YYYY/mm/dd HH:MM:SS,10.x.x.x,this is ...

props.conf
SEDCMD-test = s/([^,]*),([^,]*),([^,]*)/\1,\2/g

When searching, it seems that the third column "description" was excluded from the displayed raw event.

But in the field list, "description" exists, and the field values corresponding to each event also remained as data.

As for the order of processing, I think that SEDCMD will move first than license calculation.
However, at the time of searching, it seemed that the data of the excluded column was captured, so I thought that the usage of licenses would not change.

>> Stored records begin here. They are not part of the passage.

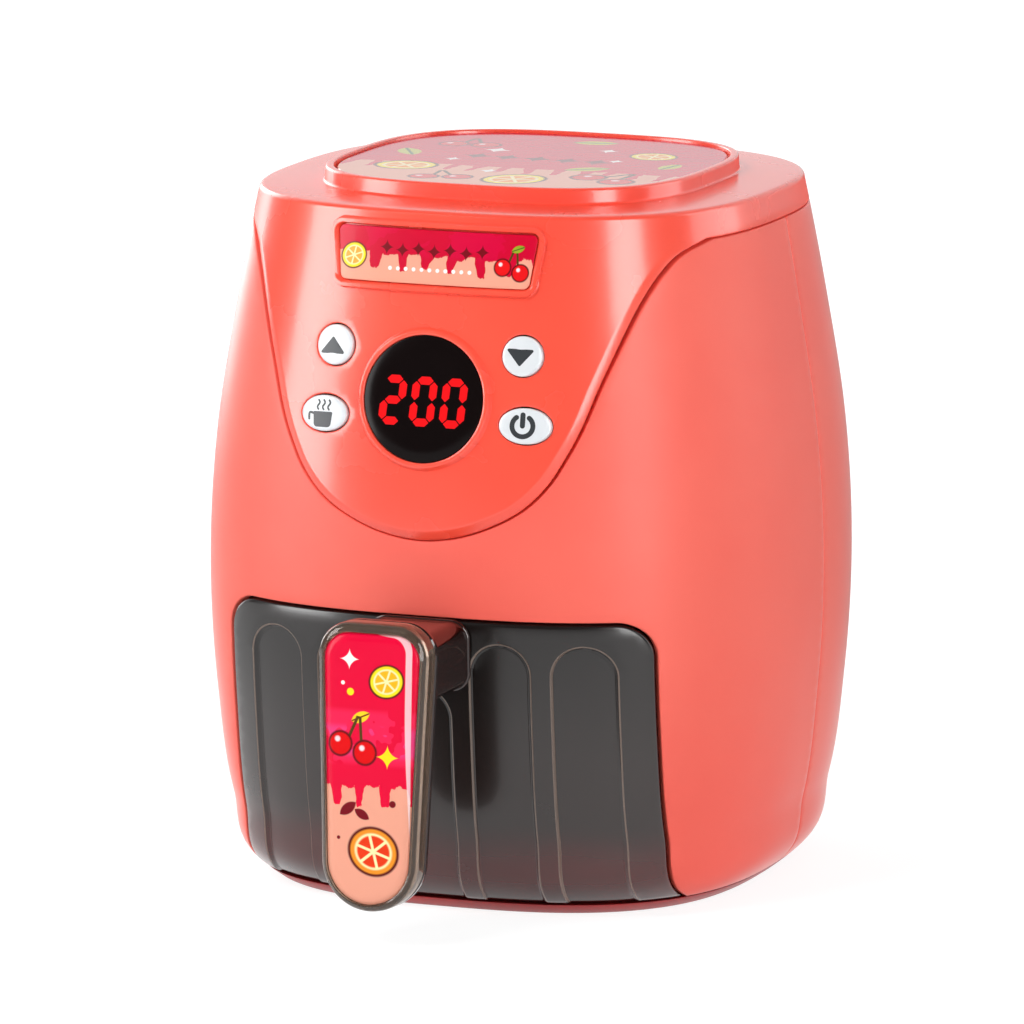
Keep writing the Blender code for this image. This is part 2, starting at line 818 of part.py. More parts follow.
def top_cover(paint):
    platform_foot = shoulder_height + deck_rise
    recess_height = total_height - label_recess
    rim_half_width = platform_half_width - platform_rim
    underside = shoulder_height - deck_thickness
    well = recess_height - deck_thickness
    outer = [ring(recess_height, rim_half_width - platform_edge, platform_squareness),
             ring(total_height, rim_half_width, platform_squareness),
             ring(total_height, platform_half_width - platform_edge, platform_squareness),
             ring(total_height - platform_edge, platform_half_width, platform_squareness),
             ring(platform_foot, platform_half_width, platform_squareness),
             ring(shoulder_height, half_width(shoulder_height) - shoulder_radius)]
    foot = panel_foot_height - wall
    rows = levels(foot, shoulder_height - shoulder_radius)
    outer += [barrel_ring(z, proud) for z in reversed(rows)]
    inner_rows = levels(foot, underside)
    inner = [barrel_ring(z, -wall) for z in inner_rows]
    inner += [ring(underside, rim_half_width, platform_squareness), ring(well, rim_half_width - wall,
                                                                         platform_squareness)]
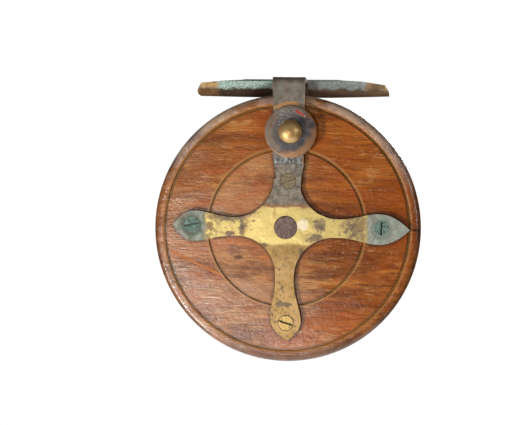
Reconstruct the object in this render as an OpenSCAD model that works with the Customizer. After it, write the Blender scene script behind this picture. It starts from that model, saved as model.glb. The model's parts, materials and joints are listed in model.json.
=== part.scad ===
// Wooden centrepin fishing reel with a brass star back, a strapped rod foot and a thumb-screw drag brake.
// Drawn about the spindle: X runs along the rod, Z points up to the foot and Y runs from the star back to the
// handles. The last step moves everything so that the origin is on the axis of the rod, above the foot.

/* [Back plate] */
// Diameter of the wooden back plate
plate_d = 127.4; // [126.4:0.2:130]
// Thickness of the back plate at its rim
plate_t = 13; // [12:0.5:14]
// Thickness of the back plate inside its recess
web_t = 7; // [6.5:0.25:7.25]
// Diameter of the recess that the drum runs in
recess_d = 114; // [113.5:0.25:115]
// Radius of the outer turned groove
outer_groove_r = 58; // [55:0.1:58.2]
// Radius of the inner turned groove
inner_groove_r = 37.1; // [34:0.1:40]

/* [Star frame] */
// Thickness of the brass star and of the foot strap
brass_t = 2.2; // [2:0.1:2.4]
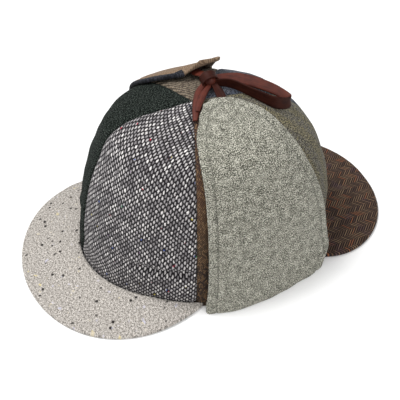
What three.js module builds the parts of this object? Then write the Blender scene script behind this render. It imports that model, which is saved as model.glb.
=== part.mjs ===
// A deerstalker hat: six crown panels, two peaks, two ear flaps turned up and tied over the top.
// Millimetres, +Z up. The front peak points along -Y, and the wearer's left is +X.
import * as THREE from 'three';

const { smoothstep, clamp, degToRad, lerp } = THREE.MathUtils;

// The crown's plan at its lower edge, and its height.
const MIDDLE_Y = -8.25; // the crown's centre, so that the hat's footprint is centred on the origin
const RIM_FRONT = 98;
const RIM_BACK = 109;
const RIM_SIDE = 84;
const CROWN_HEIGHT = 132;
const FRONT_ROUNDNESS = 1.95; // 2 is an ellipse, and more is squarer
const BACK_ROUNDNESS = 2.3;
const TOP_LEAN = 3; // the top sits this far behind the lower edge
const WALL = 2.5;
const GAP = 0.3; // left between neighbouring pieces

// The crown's outline from its lower edge to its top: the share of its height,
// and the shares of the rim's radius in front, behind and at the sides.
const CROWN_ROWS = [
  { up: 0.0, front: 1.0, back: 1.0, side: 1.0 },
  { up: 0.14, front: 0.972, back: 1.018, side: 1.002 },
  { up: 0.36, front: 0.925, back: 1.005, side: 0.98 },
  { up: 0.58, front: 0.856, back: 0.94, side: 0.932 },
  { up: 0.76, front: 0.76, back: 0.825, side: 0.842 },
  { up: 0.89, front: 0.65, back: 0.64, side: 0.715 },
  { up: 0.965, front: 0.38, back: 0.42, side: 0.43 },
  { up: 1.0, front: 0, back: 0, side: 0 },
];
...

Will I can reduce license usage by the SEDCMD exclusion?

supersleepwalke · ‎01-17-2018

I just tested this, and yes, it does reduce the license usage.

How I tested: Take one log file, and ingest it twice. Once to a normal sourcetype, and again to a sourcetype call "sed_yes2". Props for sed_yes2 are as follows:

[sed_yes2]
SEDCMD-yes = s/[^0-9]//g

This removes all characters but numbers. This way, I can see there is actually contents, but the lines are much smaller.

Here is the output from check Splunk's license usage. (Ignore the sed_yes sourcetype. On my first try, I typo'ed the SEDCMD:

View solution in original post

FrankVl · ‎01-18-2018

The reason for the description field to still show up is probably because you apply INDEXED CSV extractions on the data and that takes place before the SEDCMD is applied?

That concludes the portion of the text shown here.